US astronomers have announced the detection of J2322+0509, a detached binary white dwarf composed of two helium-core stars with a short orbital period.
It is the first gravitational wave source of its kind ever detected, according to a team led by the Centre for Astrophysics Harvard & Smithsonian.
“Theories predict that there are many double helium-core white dwarf binaries out there,” says Warren Brown, lead author of a study to be published in Astrophysical Journal Letters and currently available on the preprint server arXiv.
“This detection provides an anchor for those models, and for doing future experiments so that we can find more of these stars and determine their true numbers.”
In a statement, the researchers say the star will be used for verification on the LISA (Laser Interferometer Space Antenna) gravitational wave observatory planned for launch in 2034.
“Verification binaries are important because we know that LISA will see them within a few weeks of turning on the telescopes,” says co-author Mukremin Kilic, from the University of Oklahoma.
“There’s only a handful of LISA sources that we know of today. The discovery of the first prototype of a new class of verification binary puts us well ahead of where anyone could have anticipated.”
Brown says J2322+0509 initially was a challenge to study because it had no light curve. “We couldn’t detect a photometric signal because there isn’t one.”
That all changed thanks to data collected by the MMT telescope at the Fred Lawrence Whipple Observatory in Arizona, the Magellan Baade Telescope at the Las Campanas Observatory in Chile, and the Gemini North telescope on Maunakea, Hawaii.
Spectroscopic studies using this data revealed the binary’s orbital motion.
“We’re finding that the binaries that might be the hardest to detect may actually be the strongest sources of gravitational waves,” says Brown.
“This binary was difficult to detect because it is oriented face-on to us, like a bull’s eye, rather than edge-on. Remarkably, the binary’s gravitational waves are 2.5 times stronger at this orientation than if it were orientated edge-on like an eclipsing binary.”

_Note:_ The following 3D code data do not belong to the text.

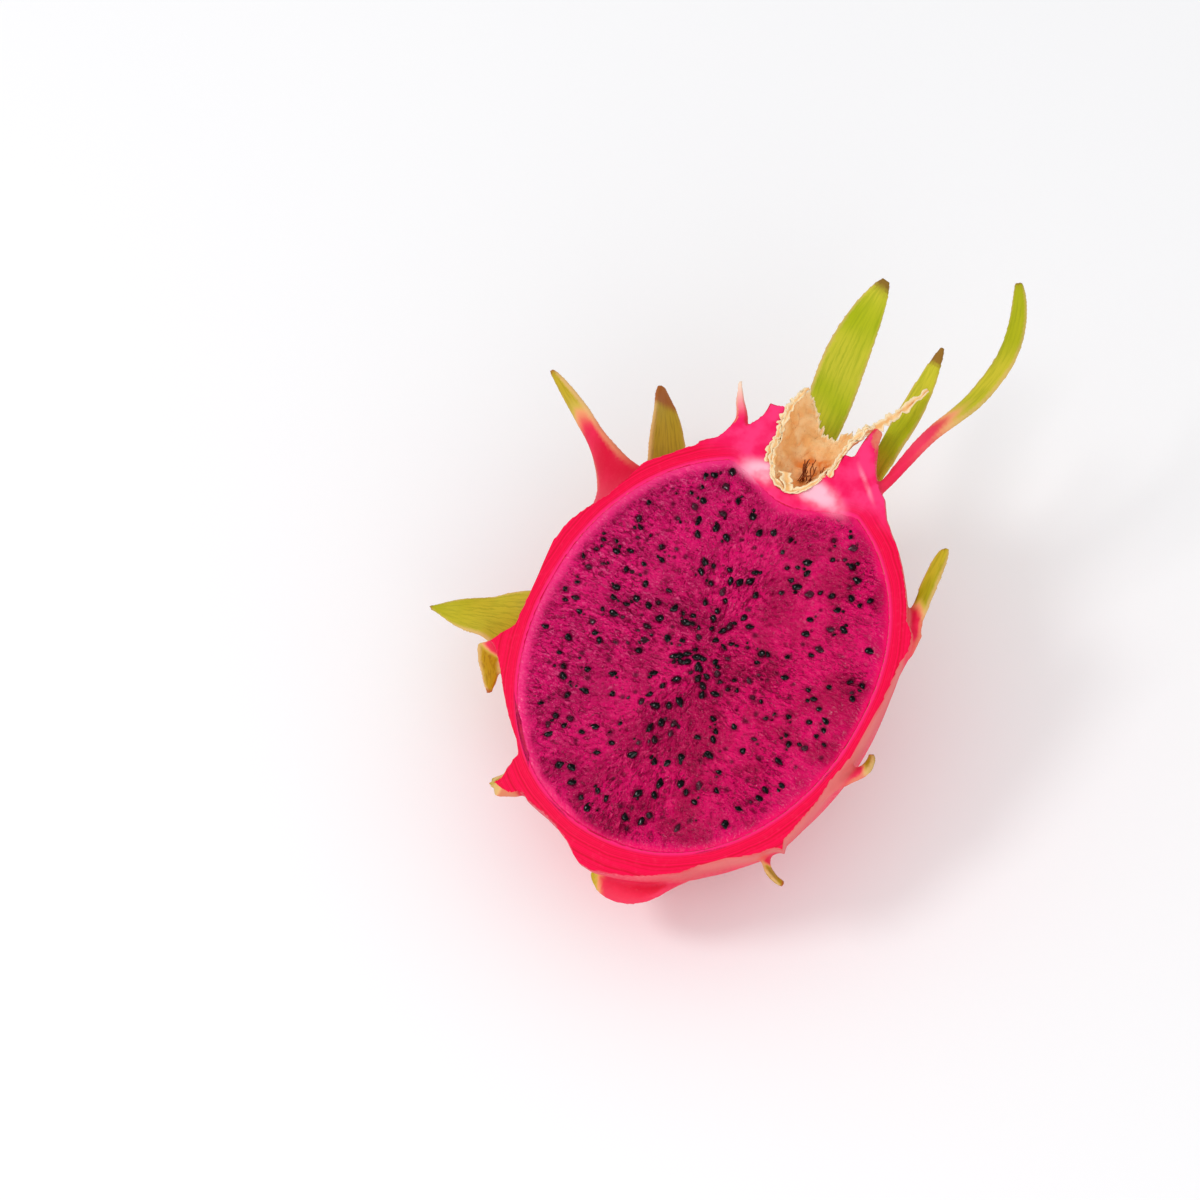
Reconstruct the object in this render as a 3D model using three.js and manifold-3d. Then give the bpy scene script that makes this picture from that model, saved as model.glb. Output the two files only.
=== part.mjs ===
// Half of a ripe red-fleshed dragon fruit, cut lengthwise through the flower end and the stem end.
// It lies on the back of its skin, cut face up, with the flower end raised a little.
// Lengths are millimetres and angles are degrees.
//
// The fruit is drawn in a frame of its own. The cut face is the plane z = 0 and the fruit is below
// it, +y runs from the stem end to the flower end, and azimuths go round that axis from the
// right-hand cut edge (0) through the back of the skin (90) to the left-hand cut edge (180).
import * as THREE from 'three';
import { mergeVertices } from 'three/addons/utils/BufferGeometryUtils.js';
import Module from 'manifold-3d';

const wasm = await Module();
wasm.setup();

const skin = { radius: 45.5, stemReach: 56.5, flowerReach: 55, roundness: 2.15 };
const neck = { radius: 16.5, top: 61, blend: 5, bevel: 0.6 };
const crater = { radius: 11.8, bottom: 43.2, roundness: 2.4 };
const flesh = { radius: 41.3, stemReach: 50.5, flowerReach: 48.5, roundness: 2.1 };
const dimple = { radius: 17, bottom: 40.2 };
const remnant = { thickness: 1.4, reach: 71, skirt: 2 };
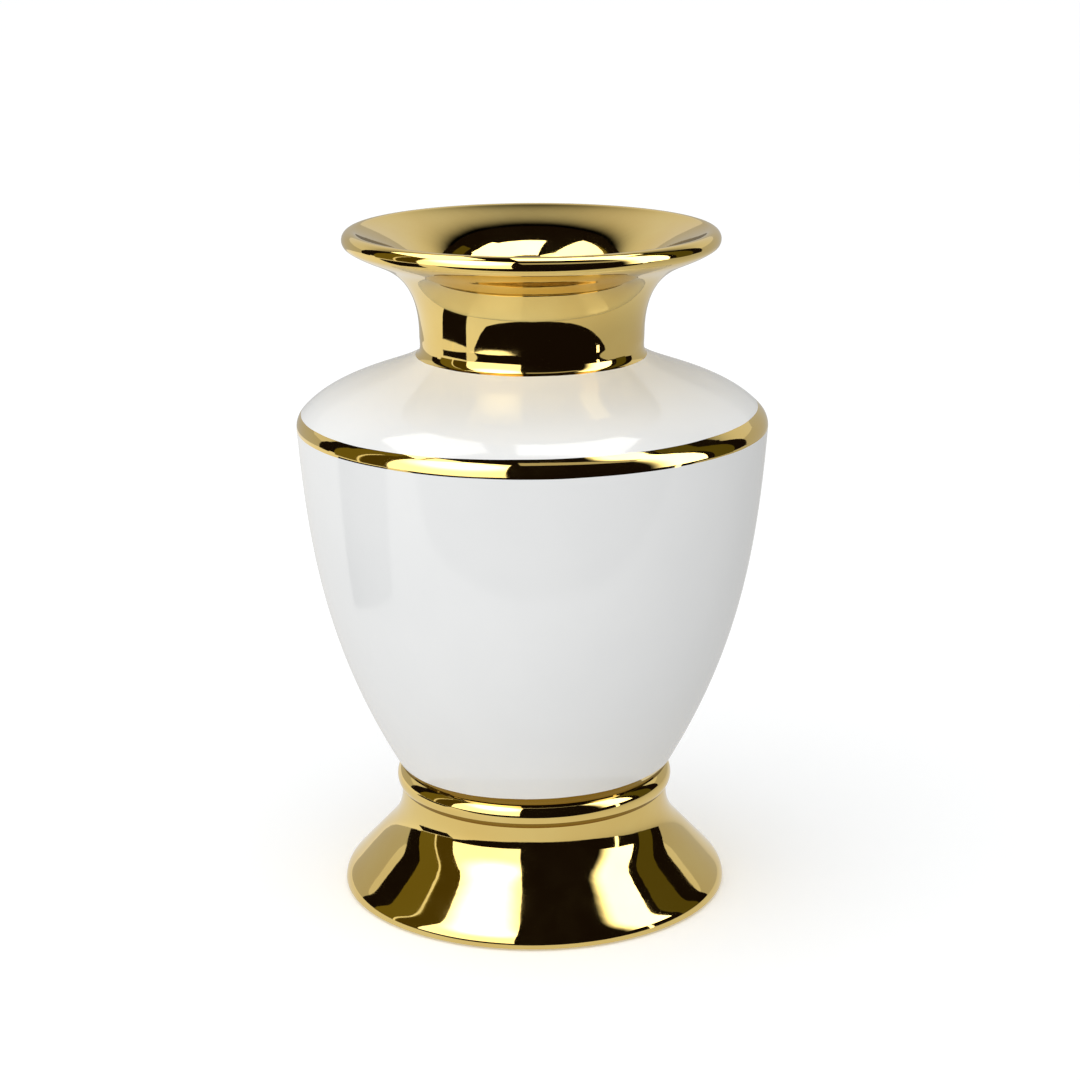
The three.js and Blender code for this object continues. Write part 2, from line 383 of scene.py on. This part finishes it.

And that wasn’t the only surprise. With an orbital period of 20 minutes (1201 seconds to be precise) the pair is confirmed as having the third shortest period of all known detached binaries.
“This pair is at the extreme end of stars with short orbital periods,” says Brown. “And the orbit of this pair of objects is decaying.
“The gravitational waves that are being emitted are causing the pair to lose energy; in six or seven million years they will merge into a single, more-massive white dwarf.”